WHAT IS EXPECTED: Render every entry exactly as it appears.

****************

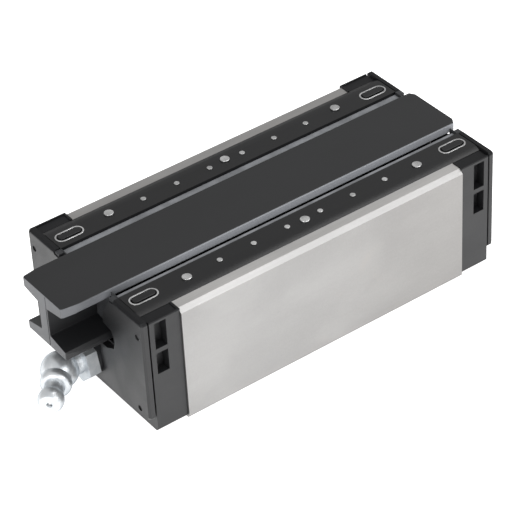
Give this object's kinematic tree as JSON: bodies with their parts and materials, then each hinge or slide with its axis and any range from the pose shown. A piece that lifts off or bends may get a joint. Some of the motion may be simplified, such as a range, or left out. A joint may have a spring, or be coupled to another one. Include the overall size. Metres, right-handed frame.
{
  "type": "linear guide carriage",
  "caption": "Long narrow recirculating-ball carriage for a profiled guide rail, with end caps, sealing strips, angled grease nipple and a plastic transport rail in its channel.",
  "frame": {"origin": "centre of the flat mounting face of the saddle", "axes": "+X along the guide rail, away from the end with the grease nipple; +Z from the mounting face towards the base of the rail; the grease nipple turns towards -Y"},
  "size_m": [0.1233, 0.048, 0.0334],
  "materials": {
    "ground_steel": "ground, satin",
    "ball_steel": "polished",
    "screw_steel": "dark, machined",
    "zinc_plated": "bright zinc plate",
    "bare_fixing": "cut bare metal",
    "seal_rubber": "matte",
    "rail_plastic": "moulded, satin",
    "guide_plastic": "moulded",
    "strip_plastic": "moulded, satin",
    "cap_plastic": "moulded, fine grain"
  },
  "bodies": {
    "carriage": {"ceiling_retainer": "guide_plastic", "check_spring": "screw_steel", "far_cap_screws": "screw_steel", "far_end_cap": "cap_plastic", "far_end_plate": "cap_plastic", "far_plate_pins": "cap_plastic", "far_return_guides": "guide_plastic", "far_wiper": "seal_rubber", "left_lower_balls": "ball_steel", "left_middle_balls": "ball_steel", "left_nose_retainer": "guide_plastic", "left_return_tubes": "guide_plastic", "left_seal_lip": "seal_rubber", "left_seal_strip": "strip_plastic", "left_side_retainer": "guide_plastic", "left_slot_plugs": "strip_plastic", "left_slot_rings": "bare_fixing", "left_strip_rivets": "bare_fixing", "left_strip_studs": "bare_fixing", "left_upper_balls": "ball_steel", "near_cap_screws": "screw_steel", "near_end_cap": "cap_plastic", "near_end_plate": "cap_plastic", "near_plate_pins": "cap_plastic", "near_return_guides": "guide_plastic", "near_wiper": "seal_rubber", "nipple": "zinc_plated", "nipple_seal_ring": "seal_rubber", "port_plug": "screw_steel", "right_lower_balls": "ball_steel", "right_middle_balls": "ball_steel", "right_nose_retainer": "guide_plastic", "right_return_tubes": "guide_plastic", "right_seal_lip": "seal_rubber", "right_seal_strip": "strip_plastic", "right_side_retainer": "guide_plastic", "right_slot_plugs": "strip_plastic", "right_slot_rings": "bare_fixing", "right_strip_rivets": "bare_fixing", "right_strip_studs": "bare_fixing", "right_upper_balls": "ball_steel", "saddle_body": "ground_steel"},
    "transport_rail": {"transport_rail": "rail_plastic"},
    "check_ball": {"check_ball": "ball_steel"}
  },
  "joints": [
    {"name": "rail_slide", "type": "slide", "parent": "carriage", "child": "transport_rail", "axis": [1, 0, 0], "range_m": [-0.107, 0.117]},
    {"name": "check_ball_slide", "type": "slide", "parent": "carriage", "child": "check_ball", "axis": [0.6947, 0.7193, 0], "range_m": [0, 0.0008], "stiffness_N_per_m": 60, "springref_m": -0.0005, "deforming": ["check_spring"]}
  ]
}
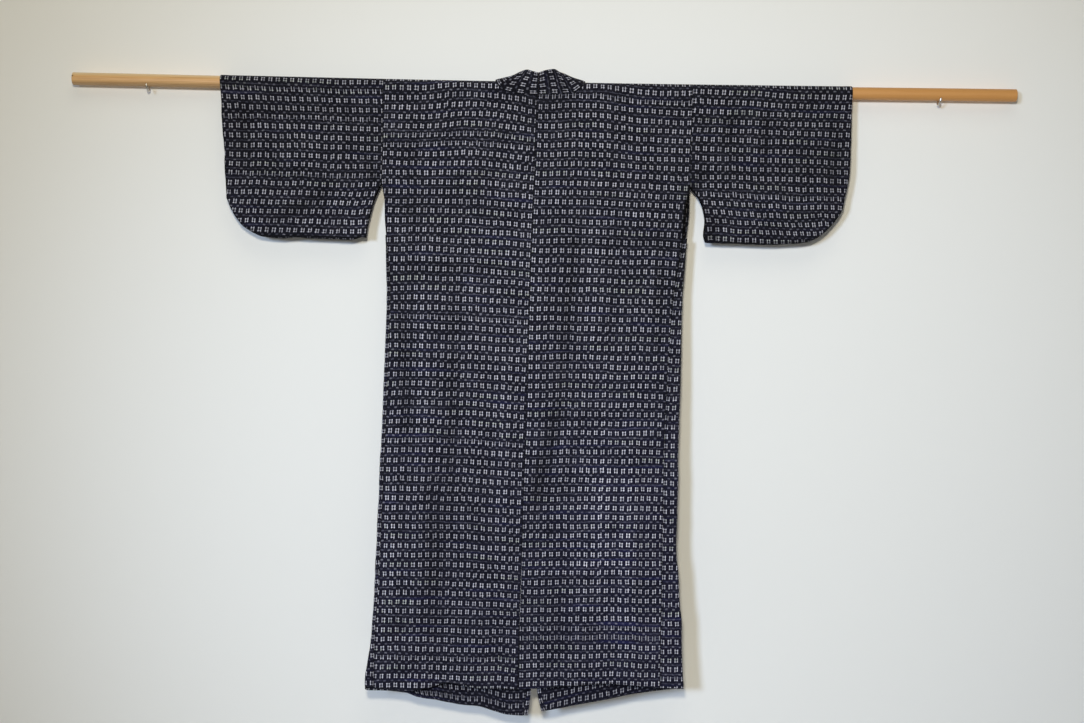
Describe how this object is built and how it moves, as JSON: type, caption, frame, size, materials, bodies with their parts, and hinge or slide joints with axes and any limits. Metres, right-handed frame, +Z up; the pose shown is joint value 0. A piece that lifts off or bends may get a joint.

****************

TASK RESPONSE:
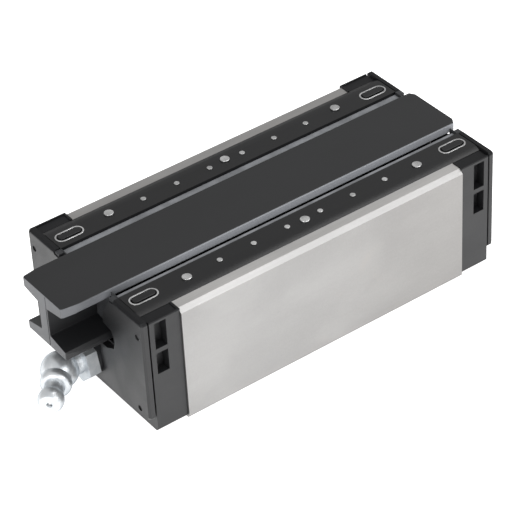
Give this object's kinematic tree as JSON: bodies with their parts and materials, then each hinge or slide with its axis and any range from the pose shown. A piece that lifts off or bends may get a joint. Some of the motion may be simplified, such as a range, or left out. A joint may have a spring, or be coupled to another one. Include the overall size. Metres, right-handed frame.
{
  "type": "linear guide carriage",
  "caption": "Long narrow recirculating-ball carriage for a profiled guide rail, with end caps, sealing strips, angled grease nipple and a plastic transport rail in its channel.",
  "frame": {"origin": "centre of the flat mounting face of the saddle", "axes": "+X along the guide rail, away from the end with the grease nipple; +Z from the mounting face towards the base of the rail; the grease nipple turns towards -Y"},
  "size_m": [0.1233, 0.048, 0.0334],
  "materials": {
    "ground_steel": "ground, satin",
    "ball_steel": "polished",
    "screw_steel": "dark, machined",
    "zinc_plated": "bright zinc plate",
    "bare_fixing": "cut bare metal",
    "seal_rubber": "matte",
    "rail_plastic": "moulded, satin",
    "guide_plastic": "moulded",
    "strip_plastic": "moulded, satin",
    "cap_plastic": "moulded, fine grain"
  },
  "bodies": {
    "carriage": {"ceiling_retainer": "guide_plastic", "check_spring": "screw_steel", "far_cap_screws": "screw_steel", "far_end_cap": "cap_plastic", "far_end_plate": "cap_plastic", "far_plate_pins": "cap_plastic", "far_return_guides": "guide_plastic", "far_wiper": "seal_rubber", "left_lower_balls": "ball_steel", "left_middle_balls": "ball_steel", "left_nose_retainer": "guide_plastic", "left_return_tubes": "guide_plastic", "left_seal_lip": "seal_rubber", "left_seal_strip": "strip_plastic", "left_side_retainer": "guide_plastic", "left_slot_plugs": "strip_plastic", "left_slot_rings": "bare_fixing", "left_strip_rivets": "bare_fixing", "left_strip_studs": "bare_fixing", "left_upper_balls": "ball_steel", "near_cap_screws": "screw_steel", "near_end_cap": "cap_plastic", "near_end_plate": "cap_plastic", "near_plate_pins": "cap_plastic", "near_return_guides": "guide_plastic", "near_wiper": "seal_rubber", "nipple": "zinc_plated", "nipple_seal_ring": "seal_rubber", "port_plug": "screw_steel", "right_lower_balls": "ball_steel", "right_middle_balls": "ball_steel", "right_nose_retainer": "guide_plastic", "right_return_tubes": "guide_plastic", "right_seal_lip": "seal_rubber", "right_seal_strip": "strip_plastic", "right_side_retainer": "guide_plastic", "right_slot_plugs": "strip_plastic", "right_slot_rings": "bare_fixing", "right_strip_rivets": "bare_fixing", "right_strip_studs": "bare_fixing", "right_upper_balls": "ball_steel", "saddle_body": "ground_steel"},
    "transport_rail": {"transport_rail": "rail_plastic"},
    "check_ball": {"check_ball": "ball_steel"}
  },
  "joints": [
    {"name": "rail_slide", "type": "slide", "parent": "carriage", "child": "transport_rail", "axis": [1, 0, 0], "range_m": [-0.107, 0.117]},
    {"name": "check_ball_slide", "type": "slide", "parent": "carriage", "child": "check_ball", "axis": [0.6947, 0.7193, 0], "range_m": [0, 0.0008], "stiffness_N_per_m": 60, "springref_m": -0.0005, "deforming": ["check_spring"]}
  ]
}
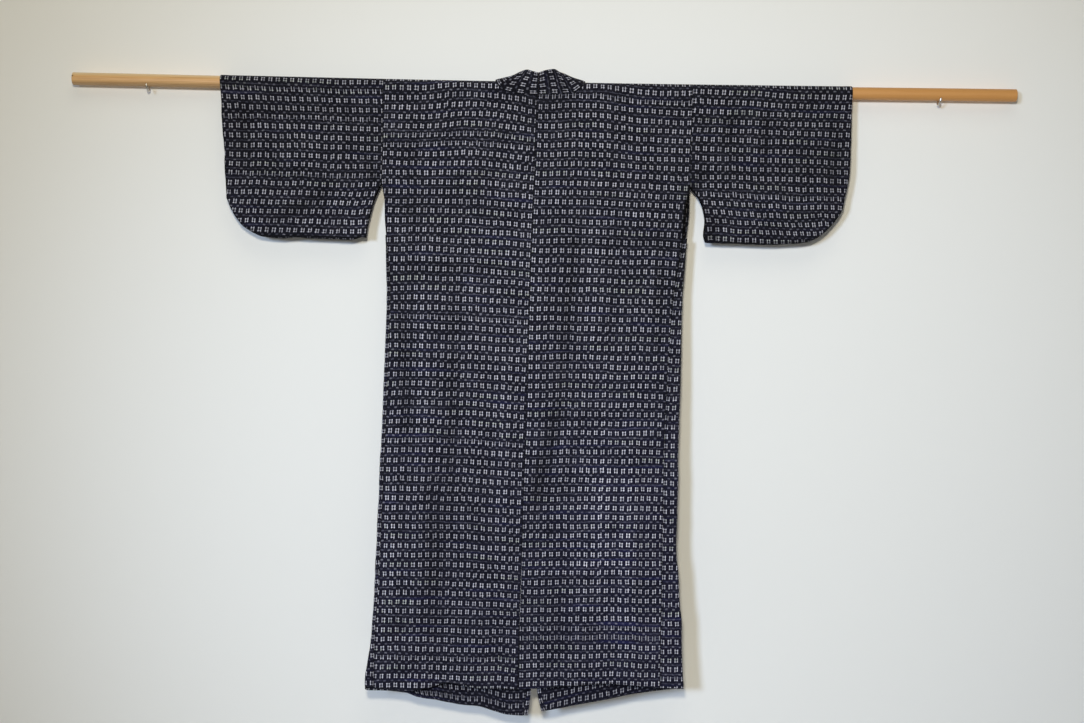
Describe how this object is built and how it moves, as JSON: type, caption, frame, size, materials, bodies with their parts, and hinge or slide joints with axes and any limits. Metres, right-handed frame, +Z up; the pose shown is joint value 0. A piece that lifts off or bends may get a joint.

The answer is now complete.